↓
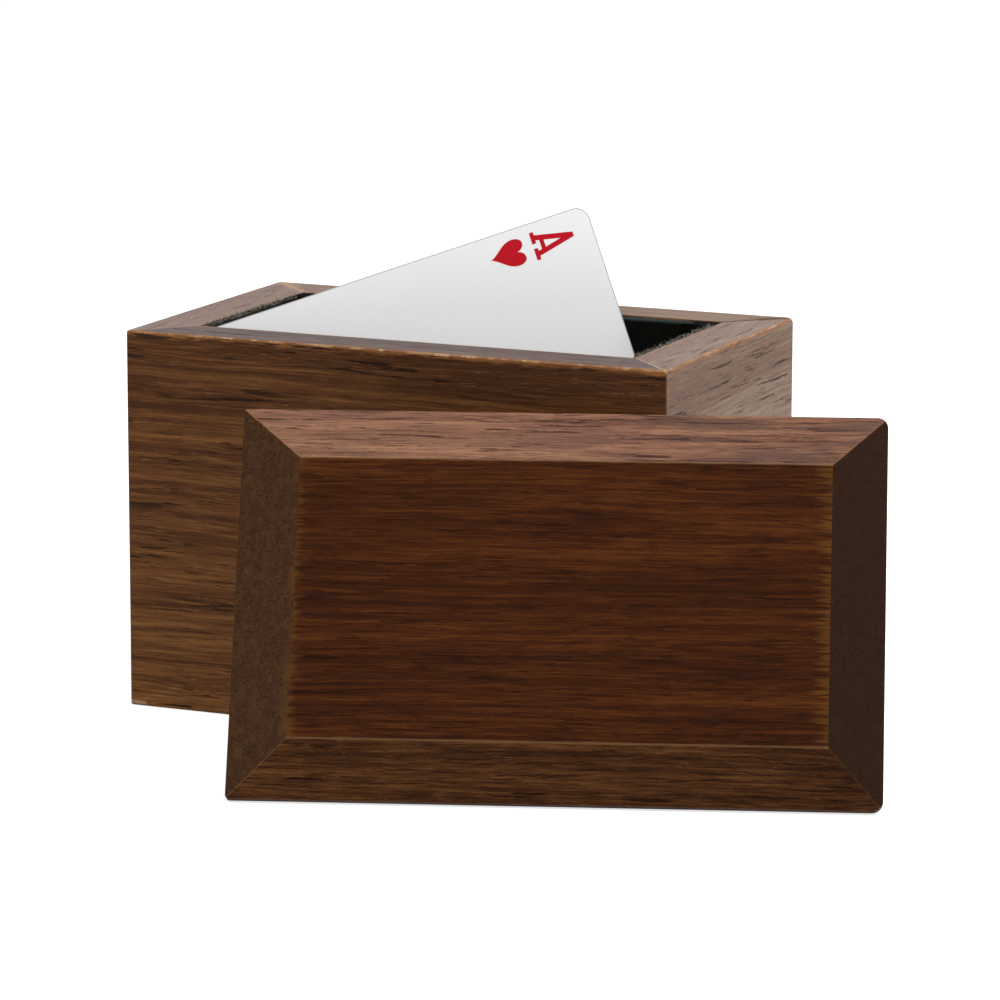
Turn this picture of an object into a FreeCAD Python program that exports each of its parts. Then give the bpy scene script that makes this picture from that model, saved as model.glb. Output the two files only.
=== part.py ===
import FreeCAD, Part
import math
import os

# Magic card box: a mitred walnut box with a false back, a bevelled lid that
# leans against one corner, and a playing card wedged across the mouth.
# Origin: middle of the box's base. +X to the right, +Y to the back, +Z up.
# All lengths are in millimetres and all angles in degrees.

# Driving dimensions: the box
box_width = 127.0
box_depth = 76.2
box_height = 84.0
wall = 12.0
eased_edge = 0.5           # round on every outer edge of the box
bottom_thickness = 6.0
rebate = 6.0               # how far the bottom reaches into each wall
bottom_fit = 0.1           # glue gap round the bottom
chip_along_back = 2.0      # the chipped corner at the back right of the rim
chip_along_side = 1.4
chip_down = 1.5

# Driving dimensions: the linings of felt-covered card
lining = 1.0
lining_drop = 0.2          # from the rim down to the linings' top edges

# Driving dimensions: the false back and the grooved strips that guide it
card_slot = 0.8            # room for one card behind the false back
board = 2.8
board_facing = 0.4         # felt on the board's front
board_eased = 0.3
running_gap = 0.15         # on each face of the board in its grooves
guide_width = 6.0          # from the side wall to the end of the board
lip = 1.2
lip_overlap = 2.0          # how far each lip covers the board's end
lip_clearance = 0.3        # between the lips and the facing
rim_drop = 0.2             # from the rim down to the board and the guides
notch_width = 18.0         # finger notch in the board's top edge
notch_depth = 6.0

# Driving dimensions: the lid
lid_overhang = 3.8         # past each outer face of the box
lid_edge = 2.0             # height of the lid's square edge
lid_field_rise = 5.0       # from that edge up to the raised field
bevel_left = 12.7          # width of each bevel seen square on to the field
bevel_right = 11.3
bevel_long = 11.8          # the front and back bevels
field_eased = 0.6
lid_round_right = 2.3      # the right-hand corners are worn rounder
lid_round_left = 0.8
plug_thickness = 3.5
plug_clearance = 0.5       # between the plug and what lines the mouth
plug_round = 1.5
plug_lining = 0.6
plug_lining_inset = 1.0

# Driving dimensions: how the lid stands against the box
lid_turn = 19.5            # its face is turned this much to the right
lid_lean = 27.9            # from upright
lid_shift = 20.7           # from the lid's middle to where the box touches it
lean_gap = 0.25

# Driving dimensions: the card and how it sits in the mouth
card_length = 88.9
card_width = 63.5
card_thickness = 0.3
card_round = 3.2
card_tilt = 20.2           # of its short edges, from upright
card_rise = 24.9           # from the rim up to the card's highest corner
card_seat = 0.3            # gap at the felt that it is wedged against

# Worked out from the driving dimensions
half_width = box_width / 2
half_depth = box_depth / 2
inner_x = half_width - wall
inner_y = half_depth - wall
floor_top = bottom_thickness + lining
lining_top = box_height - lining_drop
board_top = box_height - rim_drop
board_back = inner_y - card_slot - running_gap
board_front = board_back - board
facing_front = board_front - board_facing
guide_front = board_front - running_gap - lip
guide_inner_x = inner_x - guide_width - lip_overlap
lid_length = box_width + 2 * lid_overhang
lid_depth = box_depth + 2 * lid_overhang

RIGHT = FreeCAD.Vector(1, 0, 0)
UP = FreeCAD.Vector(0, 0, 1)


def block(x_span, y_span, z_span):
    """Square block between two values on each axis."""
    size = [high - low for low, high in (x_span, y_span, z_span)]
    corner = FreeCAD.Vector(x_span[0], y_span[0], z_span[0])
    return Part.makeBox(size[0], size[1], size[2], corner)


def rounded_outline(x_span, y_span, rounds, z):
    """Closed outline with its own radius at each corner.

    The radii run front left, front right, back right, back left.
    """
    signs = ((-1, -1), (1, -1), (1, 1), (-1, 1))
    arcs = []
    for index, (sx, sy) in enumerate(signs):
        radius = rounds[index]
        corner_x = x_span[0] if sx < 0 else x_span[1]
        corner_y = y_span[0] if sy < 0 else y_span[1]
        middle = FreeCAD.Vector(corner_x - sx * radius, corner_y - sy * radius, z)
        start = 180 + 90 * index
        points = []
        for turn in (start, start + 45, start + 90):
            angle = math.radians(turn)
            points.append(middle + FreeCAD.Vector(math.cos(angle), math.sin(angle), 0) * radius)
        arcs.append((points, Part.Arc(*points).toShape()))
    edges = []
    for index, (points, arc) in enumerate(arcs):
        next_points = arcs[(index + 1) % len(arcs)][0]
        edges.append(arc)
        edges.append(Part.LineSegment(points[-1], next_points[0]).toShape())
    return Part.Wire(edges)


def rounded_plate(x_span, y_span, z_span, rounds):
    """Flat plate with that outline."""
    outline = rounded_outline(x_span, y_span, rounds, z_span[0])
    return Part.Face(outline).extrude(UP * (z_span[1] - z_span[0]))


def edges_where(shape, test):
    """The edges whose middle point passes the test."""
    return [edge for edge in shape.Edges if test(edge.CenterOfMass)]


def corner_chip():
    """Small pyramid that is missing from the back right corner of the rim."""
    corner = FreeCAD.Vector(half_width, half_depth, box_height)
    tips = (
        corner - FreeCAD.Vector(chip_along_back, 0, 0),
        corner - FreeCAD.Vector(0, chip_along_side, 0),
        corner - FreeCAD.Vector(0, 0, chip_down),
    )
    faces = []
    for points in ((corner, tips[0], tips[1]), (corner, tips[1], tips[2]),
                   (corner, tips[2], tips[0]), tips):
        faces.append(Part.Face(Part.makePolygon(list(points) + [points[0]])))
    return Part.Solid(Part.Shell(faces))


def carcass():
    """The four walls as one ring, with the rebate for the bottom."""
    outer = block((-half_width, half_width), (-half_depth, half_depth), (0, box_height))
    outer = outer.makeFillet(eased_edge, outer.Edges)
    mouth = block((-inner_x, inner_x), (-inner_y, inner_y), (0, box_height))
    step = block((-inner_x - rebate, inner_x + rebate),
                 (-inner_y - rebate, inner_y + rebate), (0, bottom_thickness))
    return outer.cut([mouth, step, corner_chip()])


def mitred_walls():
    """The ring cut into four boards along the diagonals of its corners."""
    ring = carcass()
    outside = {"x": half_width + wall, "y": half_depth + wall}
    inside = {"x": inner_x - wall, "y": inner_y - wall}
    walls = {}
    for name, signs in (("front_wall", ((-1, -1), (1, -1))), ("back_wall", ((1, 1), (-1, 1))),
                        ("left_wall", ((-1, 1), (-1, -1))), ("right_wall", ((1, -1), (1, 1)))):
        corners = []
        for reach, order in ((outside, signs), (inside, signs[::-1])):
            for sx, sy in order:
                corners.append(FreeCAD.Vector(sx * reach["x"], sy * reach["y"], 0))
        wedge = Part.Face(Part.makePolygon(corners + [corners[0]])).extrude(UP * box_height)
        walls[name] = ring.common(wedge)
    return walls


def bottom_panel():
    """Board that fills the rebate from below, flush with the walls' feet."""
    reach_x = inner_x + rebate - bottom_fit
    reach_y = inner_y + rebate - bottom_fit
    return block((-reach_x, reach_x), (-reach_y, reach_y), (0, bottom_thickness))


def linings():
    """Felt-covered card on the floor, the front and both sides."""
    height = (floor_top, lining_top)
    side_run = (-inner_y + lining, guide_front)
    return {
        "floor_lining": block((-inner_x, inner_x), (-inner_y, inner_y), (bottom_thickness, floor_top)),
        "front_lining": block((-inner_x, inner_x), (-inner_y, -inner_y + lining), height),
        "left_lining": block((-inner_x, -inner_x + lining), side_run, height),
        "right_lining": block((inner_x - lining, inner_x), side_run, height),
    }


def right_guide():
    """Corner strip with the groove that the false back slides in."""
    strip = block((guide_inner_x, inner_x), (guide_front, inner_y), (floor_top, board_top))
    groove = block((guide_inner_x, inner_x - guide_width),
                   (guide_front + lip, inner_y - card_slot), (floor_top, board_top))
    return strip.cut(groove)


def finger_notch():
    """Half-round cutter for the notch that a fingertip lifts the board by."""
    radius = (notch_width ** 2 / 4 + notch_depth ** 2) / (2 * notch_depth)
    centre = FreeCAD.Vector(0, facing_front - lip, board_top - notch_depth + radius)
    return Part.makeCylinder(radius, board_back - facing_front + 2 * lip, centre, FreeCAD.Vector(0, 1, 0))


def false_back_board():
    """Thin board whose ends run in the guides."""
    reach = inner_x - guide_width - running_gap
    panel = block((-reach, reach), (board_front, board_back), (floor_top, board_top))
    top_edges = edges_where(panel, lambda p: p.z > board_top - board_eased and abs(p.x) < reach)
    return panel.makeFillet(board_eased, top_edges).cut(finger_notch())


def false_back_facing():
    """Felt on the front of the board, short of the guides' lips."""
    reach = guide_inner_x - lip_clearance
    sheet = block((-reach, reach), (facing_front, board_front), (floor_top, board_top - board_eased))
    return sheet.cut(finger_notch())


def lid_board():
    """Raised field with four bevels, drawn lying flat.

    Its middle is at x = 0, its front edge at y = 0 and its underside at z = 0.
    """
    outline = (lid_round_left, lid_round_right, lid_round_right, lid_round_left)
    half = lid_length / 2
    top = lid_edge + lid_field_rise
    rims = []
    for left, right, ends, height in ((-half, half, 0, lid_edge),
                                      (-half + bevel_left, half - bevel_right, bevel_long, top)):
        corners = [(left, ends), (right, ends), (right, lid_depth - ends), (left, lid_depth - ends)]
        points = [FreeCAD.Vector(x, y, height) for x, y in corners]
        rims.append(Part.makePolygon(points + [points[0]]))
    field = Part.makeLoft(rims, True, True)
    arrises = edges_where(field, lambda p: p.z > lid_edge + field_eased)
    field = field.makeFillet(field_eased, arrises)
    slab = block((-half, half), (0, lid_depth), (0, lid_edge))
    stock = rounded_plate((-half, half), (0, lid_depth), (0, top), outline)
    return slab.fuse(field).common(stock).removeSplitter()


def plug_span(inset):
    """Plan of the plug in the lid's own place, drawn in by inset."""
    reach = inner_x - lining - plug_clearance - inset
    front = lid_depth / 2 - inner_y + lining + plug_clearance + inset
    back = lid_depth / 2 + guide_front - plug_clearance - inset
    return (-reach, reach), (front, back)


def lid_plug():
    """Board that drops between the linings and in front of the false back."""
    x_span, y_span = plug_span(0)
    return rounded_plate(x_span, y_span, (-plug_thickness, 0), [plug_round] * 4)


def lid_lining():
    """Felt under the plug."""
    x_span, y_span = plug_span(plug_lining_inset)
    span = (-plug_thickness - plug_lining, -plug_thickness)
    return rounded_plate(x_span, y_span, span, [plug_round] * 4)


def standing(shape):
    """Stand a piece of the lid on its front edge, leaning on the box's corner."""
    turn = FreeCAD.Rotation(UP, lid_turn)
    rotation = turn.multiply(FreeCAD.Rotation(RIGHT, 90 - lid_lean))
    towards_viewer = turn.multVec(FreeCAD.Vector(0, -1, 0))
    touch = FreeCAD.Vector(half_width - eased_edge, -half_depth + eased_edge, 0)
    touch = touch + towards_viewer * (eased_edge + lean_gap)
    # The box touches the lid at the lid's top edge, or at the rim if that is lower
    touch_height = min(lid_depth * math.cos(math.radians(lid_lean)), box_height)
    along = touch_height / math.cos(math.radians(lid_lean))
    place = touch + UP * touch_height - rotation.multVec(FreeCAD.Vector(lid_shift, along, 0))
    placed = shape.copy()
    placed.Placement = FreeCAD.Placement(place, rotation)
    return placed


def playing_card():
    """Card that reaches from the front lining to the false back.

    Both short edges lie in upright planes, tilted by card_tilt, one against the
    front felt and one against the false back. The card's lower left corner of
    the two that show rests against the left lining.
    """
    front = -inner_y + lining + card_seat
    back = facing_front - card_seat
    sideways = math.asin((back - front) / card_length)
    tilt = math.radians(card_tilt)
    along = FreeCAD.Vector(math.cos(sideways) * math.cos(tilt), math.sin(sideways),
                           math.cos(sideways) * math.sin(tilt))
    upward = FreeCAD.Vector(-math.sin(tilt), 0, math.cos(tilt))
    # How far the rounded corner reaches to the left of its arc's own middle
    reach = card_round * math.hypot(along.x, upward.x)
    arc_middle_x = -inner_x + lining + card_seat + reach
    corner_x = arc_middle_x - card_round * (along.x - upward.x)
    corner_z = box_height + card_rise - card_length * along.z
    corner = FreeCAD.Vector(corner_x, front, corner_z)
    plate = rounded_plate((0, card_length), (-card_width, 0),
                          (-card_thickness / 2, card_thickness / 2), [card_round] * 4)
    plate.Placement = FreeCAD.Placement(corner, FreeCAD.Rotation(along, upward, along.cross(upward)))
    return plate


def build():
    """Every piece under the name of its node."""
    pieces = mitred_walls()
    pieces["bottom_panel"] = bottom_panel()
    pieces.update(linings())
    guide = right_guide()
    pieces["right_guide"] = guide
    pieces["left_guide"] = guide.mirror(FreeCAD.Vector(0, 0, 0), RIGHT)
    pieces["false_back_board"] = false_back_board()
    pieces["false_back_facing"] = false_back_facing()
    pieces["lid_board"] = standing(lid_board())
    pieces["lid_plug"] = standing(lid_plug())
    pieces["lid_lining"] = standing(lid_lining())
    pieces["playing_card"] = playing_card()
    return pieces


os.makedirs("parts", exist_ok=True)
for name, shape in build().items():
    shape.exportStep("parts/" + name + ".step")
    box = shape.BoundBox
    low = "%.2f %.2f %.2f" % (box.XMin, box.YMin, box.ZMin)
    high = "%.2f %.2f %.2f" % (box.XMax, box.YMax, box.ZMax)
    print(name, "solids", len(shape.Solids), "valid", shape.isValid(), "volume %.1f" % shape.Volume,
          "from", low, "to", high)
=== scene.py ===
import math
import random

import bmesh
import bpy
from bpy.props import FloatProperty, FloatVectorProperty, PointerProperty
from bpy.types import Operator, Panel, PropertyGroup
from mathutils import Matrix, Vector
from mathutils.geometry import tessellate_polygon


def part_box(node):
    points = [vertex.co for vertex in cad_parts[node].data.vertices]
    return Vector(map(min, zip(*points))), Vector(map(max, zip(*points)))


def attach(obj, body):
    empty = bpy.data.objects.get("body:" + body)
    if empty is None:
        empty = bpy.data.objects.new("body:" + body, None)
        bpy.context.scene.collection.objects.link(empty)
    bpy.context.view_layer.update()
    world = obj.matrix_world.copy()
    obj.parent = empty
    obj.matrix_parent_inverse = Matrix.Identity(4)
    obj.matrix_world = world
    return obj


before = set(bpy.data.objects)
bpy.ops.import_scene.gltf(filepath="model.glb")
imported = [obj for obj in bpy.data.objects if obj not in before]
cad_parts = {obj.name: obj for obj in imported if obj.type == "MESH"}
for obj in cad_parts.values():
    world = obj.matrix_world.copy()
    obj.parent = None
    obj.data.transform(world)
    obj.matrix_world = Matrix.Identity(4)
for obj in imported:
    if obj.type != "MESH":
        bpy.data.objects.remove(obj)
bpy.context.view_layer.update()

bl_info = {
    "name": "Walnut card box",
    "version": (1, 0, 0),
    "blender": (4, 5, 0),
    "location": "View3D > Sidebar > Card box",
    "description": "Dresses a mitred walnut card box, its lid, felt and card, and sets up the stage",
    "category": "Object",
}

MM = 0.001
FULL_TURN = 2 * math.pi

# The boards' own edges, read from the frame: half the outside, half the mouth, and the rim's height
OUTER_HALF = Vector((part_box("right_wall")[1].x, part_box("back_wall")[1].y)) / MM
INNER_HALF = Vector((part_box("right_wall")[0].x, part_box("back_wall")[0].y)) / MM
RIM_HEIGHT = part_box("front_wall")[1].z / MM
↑
Quote exactly what appears from the line containing "(box.XMax, box.YMax, box.ZMax)" through the final line of the listing above, including both of those lines.

#### Output below:
    high = "%.2f %.2f %.2f" % (box.XMax, box.YMax, box.ZMax)
    print(name, "solids", len(shape.Solids), "valid", shape.isValid(), "volume %.1f" % shape.Volume,
          "from", low, "to", high)
=== scene.py ===
import math
import random

import bmesh
import bpy
from bpy.props import FloatProperty, FloatVectorProperty, PointerProperty
from bpy.types import Operator, Panel, PropertyGroup
from mathutils import Matrix, Vector
from mathutils.geometry import tessellate_polygon


def part_box(node):
    points = [vertex.co for vertex in cad_parts[node].data.vertices]
    return Vector(map(min, zip(*points))), Vector(map(max, zip(*points)))


def attach(obj, body):
    empty = bpy.data.objects.get("body:" + body)
    if empty is None:
        empty = bpy.data.objects.new("body:" + body, None)
        bpy.context.scene.collection.objects.link(empty)
    bpy.context.view_layer.update()
    world = obj.matrix_world.copy()
    obj.parent = empty
    obj.matrix_parent_inverse = Matrix.Identity(4)
    obj.matrix_world = world
    return obj


before = set(bpy.data.objects)
bpy.ops.import_scene.gltf(filepath="model.glb")
imported = [obj for obj in bpy.data.objects if obj not in before]
cad_parts = {obj.name: obj for obj in imported if obj.type == "MESH"}
for obj in cad_parts.values():
    world = obj.matrix_world.copy()
    obj.parent = None
    obj.data.transform(world)
    obj.matrix_world = Matrix.Identity(4)
for obj in imported:
    if obj.type != "MESH":
        bpy.data.objects.remove(obj)
bpy.context.view_layer.update()

bl_info = {
    "name": "Walnut card box",
    "version": (1, 0, 0),
    "blender": (4, 5, 0),
    "location": "View3D > Sidebar > Card box",
    "description": "Dresses a mitred walnut card box, its lid, felt and card, and sets up the stage",
    "category": "Object",
}

MM = 0.001
FULL_TURN = 2 * math.pi

# The boards' own edges, read from the frame: half the outside, half the mouth, and the rim's height
OUTER_HALF = Vector((part_box("right_wall")[1].x, part_box("back_wall")[1].y)) / MM
INNER_HALF = Vector((part_box("right_wall")[0].x, part_box("back_wall")[0].y)) / MM
RIM_HEIGHT = part_box("front_wall")[1].z / MM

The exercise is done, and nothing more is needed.